Many unique human characteristics including high intelligence, cumulative culture and hyper-cooperation have evolved because of the social organization patterns only humans have.

Although hunter-gatherer societies are under growing pressure from external forces, they offer the closest modern examples of human lifestyles and social organisation that existed in the past, the researchers claim, offering fundamental insights into human evolutionary history.

Senior author, Dr Andrea Migliano, also from UCL Anthropology, said:

“Sex equality suggests a scenario where unique human traits such as cooperation with unrelated individuals could have emerged in our evolutionary past.”

Modern hunter gatherers

How do we know modern hunter-gatherers behave like our ancient ancestors did?

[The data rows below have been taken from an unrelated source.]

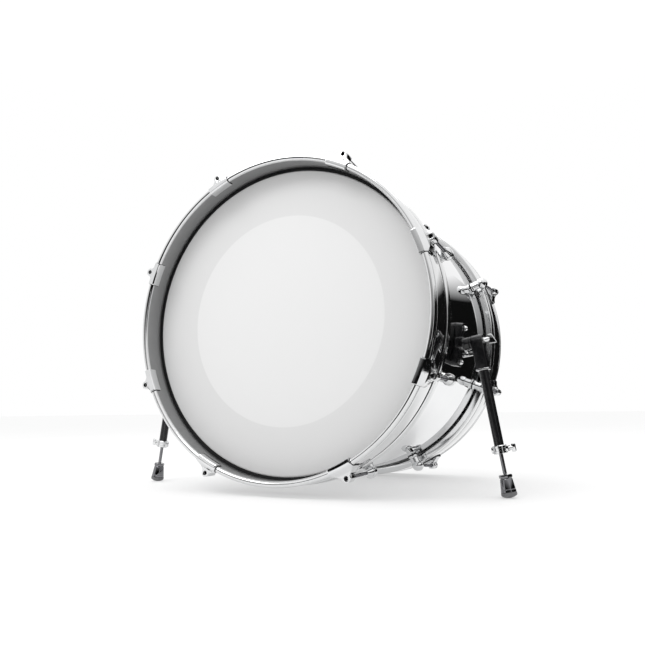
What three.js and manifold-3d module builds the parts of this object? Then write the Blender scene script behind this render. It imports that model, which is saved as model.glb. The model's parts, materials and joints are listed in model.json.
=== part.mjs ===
// A 22 x 16 inch bass drum on two folding spurs, in millimetres, +Z up.
// The floor is z = 0, the front head faces -Y, and the drum leans back on its rear hoop.
//
// The drum is built in a level frame of its own, with its axis along Y and its middle at
// the origin, and the whole of it is then tipped. At each end, s is the distance behind
// the middle of the hoop's bead towards the drum's middle, and r the distance from its axis.

import * as THREE from 'three';
import { mergeVertices } from 'three/addons/utils/BufferGeometryUtils.js';
import Module from 'manifold-3d';

const wasm = await Module();
wasm.setup();

const GAP = 0.3; // air between pieces that touch
const ROUND = 48; // facets round the drum's axis
const FRONT = -1;
const REAR = 1;

// Shell
const SHELL_RADIUS = 279.4;
const SHELL_THICKNESS = 7;
const SHELL_LENGTH = 406.4;
const BEARING_EDGE_BEVEL = 3;

// Hoops
const BEAD_SPACING = 485; // between the middles of the two hoops' beads
const BEAD_RING_RADIUS = 290;
const BEAD_RADIUS = 5.5;
const HOOP_WIDTH = 85; // from the middle of the bead to the back edge
const HOOP_INNER = BEAD_RING_RADIUS - BEAD_RADIUS;
const CHANNEL_RADIUS = 287; // of the channel inside that holds the flesh hoop
const SKIRT_INNER = 282.2;
const GROOVE_RADIUS = 291.5;
const BAND_RADIUS = 294.8;
const BAND_START = 10.5;
const BAND_END = 55;
const REAR_BEAD_START = 66;
const REAR_BEAD_RADIUS = 295.8;

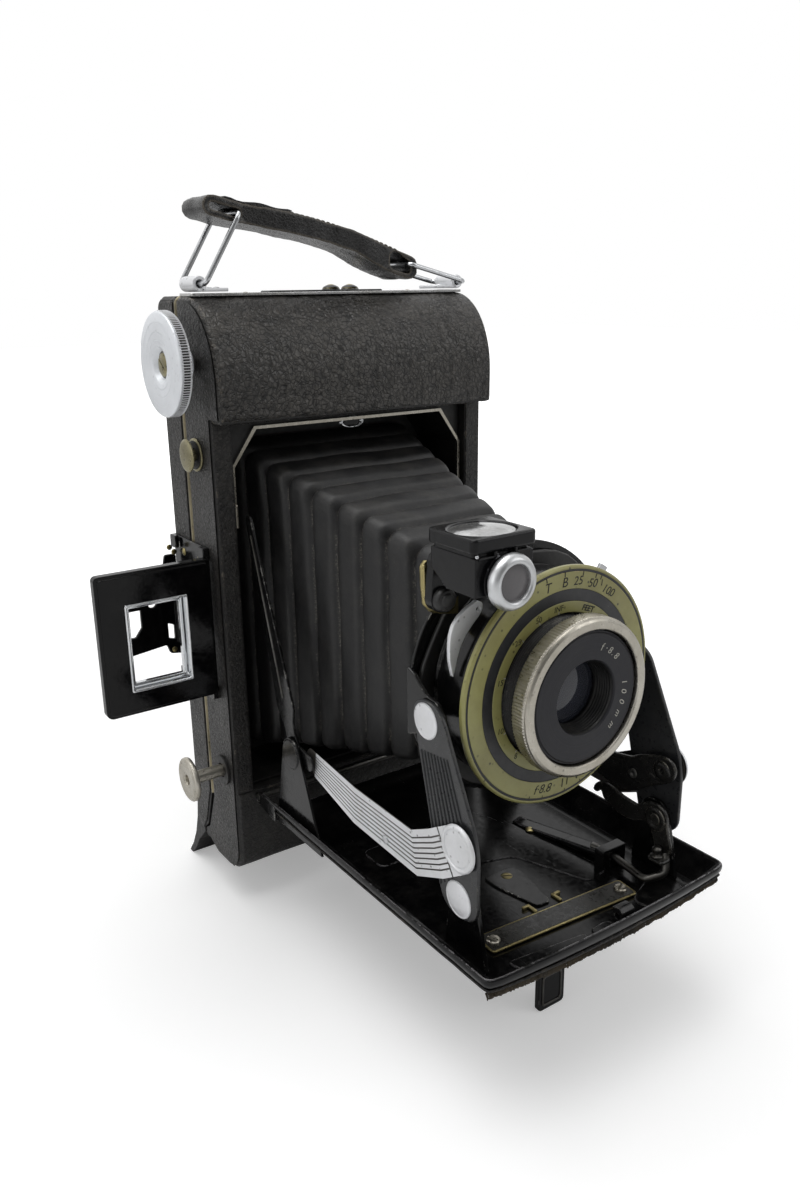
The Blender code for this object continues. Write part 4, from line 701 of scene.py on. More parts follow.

Are today’s hunter-gatherers like our ancestors?

Michael Balter, writing in Science Latest News, says several experts caution that gender equality might be just one of a number of factors that drove human hyper-cooperation.

Mr. Balster quotes Kim Hill, an anthropologist at Arizona State University, Tempe, who said:

“The paper is a very interesting and useful exercise. But I would be reluctant to accept their model as the [only] answer.”

One should be wary of assuming that modern hunter-gatherers behave like our ancient ancestors did, partly because many have disturbed social systems following their contact with modern civilisation.

Polly Wiessner, an anthropologist at the University of Utah in Salt Lake City, who has studied many hunter-gatherer groups in Africa, including the !Kung people, said:

“The extreme egalitarianism we see today (in many hunter-gatherer groups) is due to a breakdown in more formal structures and cultural rules.”

Citation: Sex equality can explain the unique social structure of hunter-gatherer bands,” M. Dyble, A. B. Migliano, G. D. Salali, N. Chaudhary, A. Page, D. Smith, R. Mace, J. Thompson and L. Vinicius. Science 15 May 2015: 348 (6236), 796-798. DOI:10.1126/science.aaa5139.